- WRITTEN REQUEST: Repeat the data verbatim.
___ DATASET EXCERPT ___
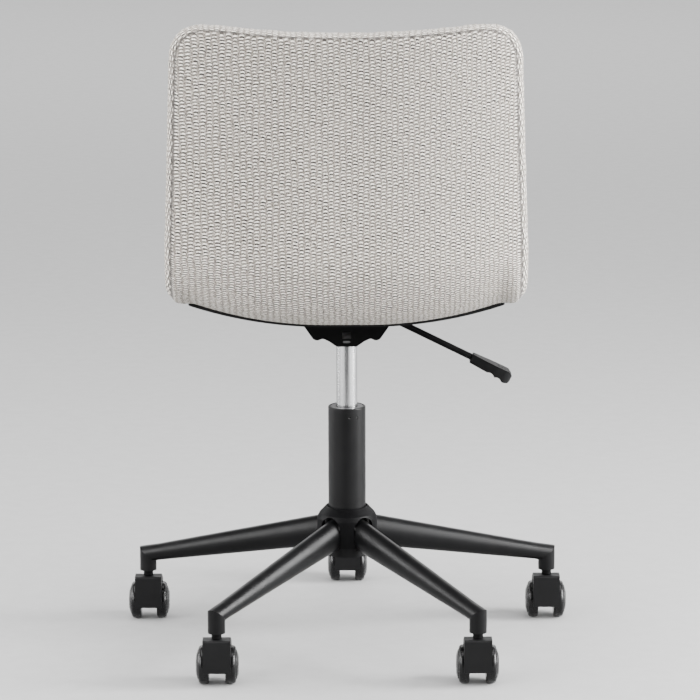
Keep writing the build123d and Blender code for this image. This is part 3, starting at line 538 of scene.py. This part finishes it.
CREASE_S = BEND_S / 2  # the pad's cross seam, in the corner between the seat and the back
CREASE_DEEP, CREASE_REACH = 0.0085, 0.011
WIDTH_ROUNDS = 3  # the panel's width depends on its height, which depends on its width


def with_crease(groove, edge, s):
    """Adds the cross seam, along the mesh row nearest to it."""
    row = int(np.argmin(np.abs(s[:, 0] - CREASE_S)))
    away = np.abs(s - s[row, 0])
    return np.maximum(groove, CREASE_DEEP * np.exp(-((away / CREASE_REACH) ** 2))), np.minimum(edge, away)


def panel_grid(depth, side_inset, top_inset, front_inset, inwards):
    """One fabric panel: points, places across, lengths along and distances from a seam, in rows.

    inwards is 1 where depth grows towards the pad's core, as on the rear panel, and -1 on the front.
    """
    half = HALF_WIDTH - side_inset
    flat_front, flat_top = ends(np.zeros(1), np.full(1, depth), top_inset, front_inset)
    length = float(flat_top[0] - flat_front[0])
    across = spaced(2 * half, COLUMN_CELLS) - half
    along = spaced(length, ROW_CELLS)
    p, q = np.meshgrid(across, along)
    groove = np.zeros(p.shape)
    for k, drop in enumerate(GROOVE):
        groove[seam_distance(*p.shape) == k] = drop
    edge = np.minimum(np.minimum(half - np.abs(p), q), length - q)
    if inwards < 0:
        groove, edge = with_crease(groove, edge, q + flat_front[0])
    depths = (depth + inwards * groove).ravel()
    side = np.sign(p)
    p, q = rounded(np.abs(p), q, half, length, TOP_CORNER_R)
    p, back_q = rounded(p, length - q, half, length, FRONT_CORNER_R)
    q = (length - back_q).ravel()
    share = (side * p / half).ravel()
    x = share * half
    for _ in range(WIDTH_ROUNDS):
        front, top = ends(x, depths, top_inset, front_inset)
        s = front + (top - front) * q / length
        x = share * (half_width(shell_point(x, s, depths)[:, 2]) - side_inset)
    if inwards > 0:
        depths = depths - overhang(x, s)
    return shell_point(x, s, depths).reshape(*p.shape, 3), x.reshape(p.shape), s.reshape(p.shape), edge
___
- CORRECT ANSWER:
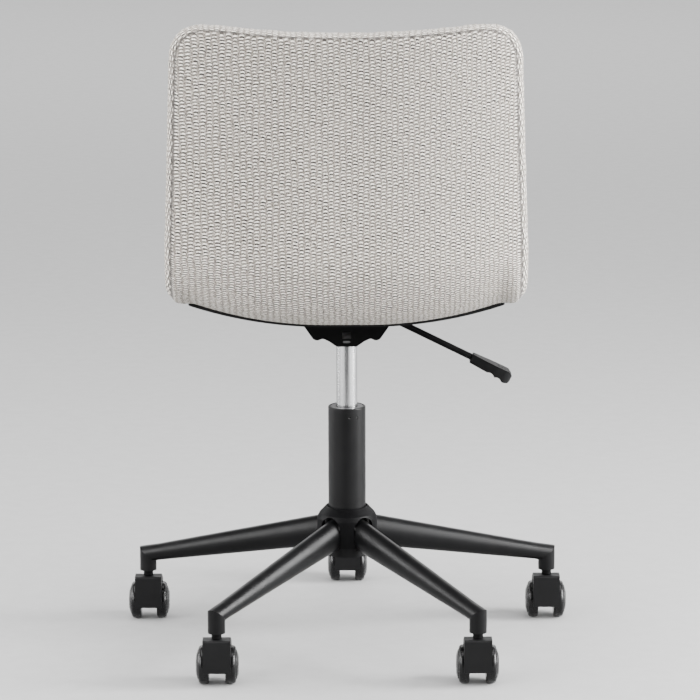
Keep writing the build123d and Blender code for this image. This is part 3, starting at line 538 of scene.py. This part finishes it.
CREASE_S = BEND_S / 2  # the pad's cross seam, in the corner between the seat and the back
CREASE_DEEP, CREASE_REACH = 0.0085, 0.011
WIDTH_ROUNDS = 3  # the panel's width depends on its height, which depends on its width


def with_crease(groove, edge, s):
    """Adds the cross seam, along the mesh row nearest to it."""
    row = int(np.argmin(np.abs(s[:, 0] - CREASE_S)))
    away = np.abs(s - s[row, 0])
    return np.maximum(groove, CREASE_DEEP * np.exp(-((away / CREASE_REACH) ** 2))), np.minimum(edge, away)


def panel_grid(depth, side_inset, top_inset, front_inset, inwards):
    """One fabric panel: points, places across, lengths along and distances from a seam, in rows.

    inwards is 1 where depth grows towards the pad's core, as on the rear panel, and -1 on the front.
    """
    half = HALF_WIDTH - side_inset
    flat_front, flat_top = ends(np.zeros(1), np.full(1, depth), top_inset, front_inset)
    length = float(flat_top[0] - flat_front[0])
    across = spaced(2 * half, COLUMN_CELLS) - half
    along = spaced(length, ROW_CELLS)
    p, q = np.meshgrid(across, along)
    groove = np.zeros(p.shape)
    for k, drop in enumerate(GROOVE):
        groove[seam_distance(*p.shape) == k] = drop
    edge = np.minimum(np.minimum(half - np.abs(p), q), length - q)
    if inwards < 0:
        groove, edge = with_crease(groove, edge, q + flat_front[0])
    depths = (depth + inwards * groove).ravel()
    side = np.sign(p)
    p, q = rounded(np.abs(p), q, half, length, TOP_CORNER_R)
    p, back_q = rounded(p, length - q, half, length, FRONT_CORNER_R)
    q = (length - back_q).ravel()
    share = (side * p / half).ravel()
    x = share * half
    for _ in range(WIDTH_ROUNDS):
        front, top = ends(x, depths, top_inset, front_inset)
        s = front + (top - front) * q / length
        x = share * (half_width(shell_point(x, s, depths)[:, 2]) - side_inset)
    if inwards > 0:
        depths = depths - overhang(x, s)
    return shell_point(x, s, depths).reshape(*p.shape, 3), x.reshape(p.shape), s.reshape(p.shape), edge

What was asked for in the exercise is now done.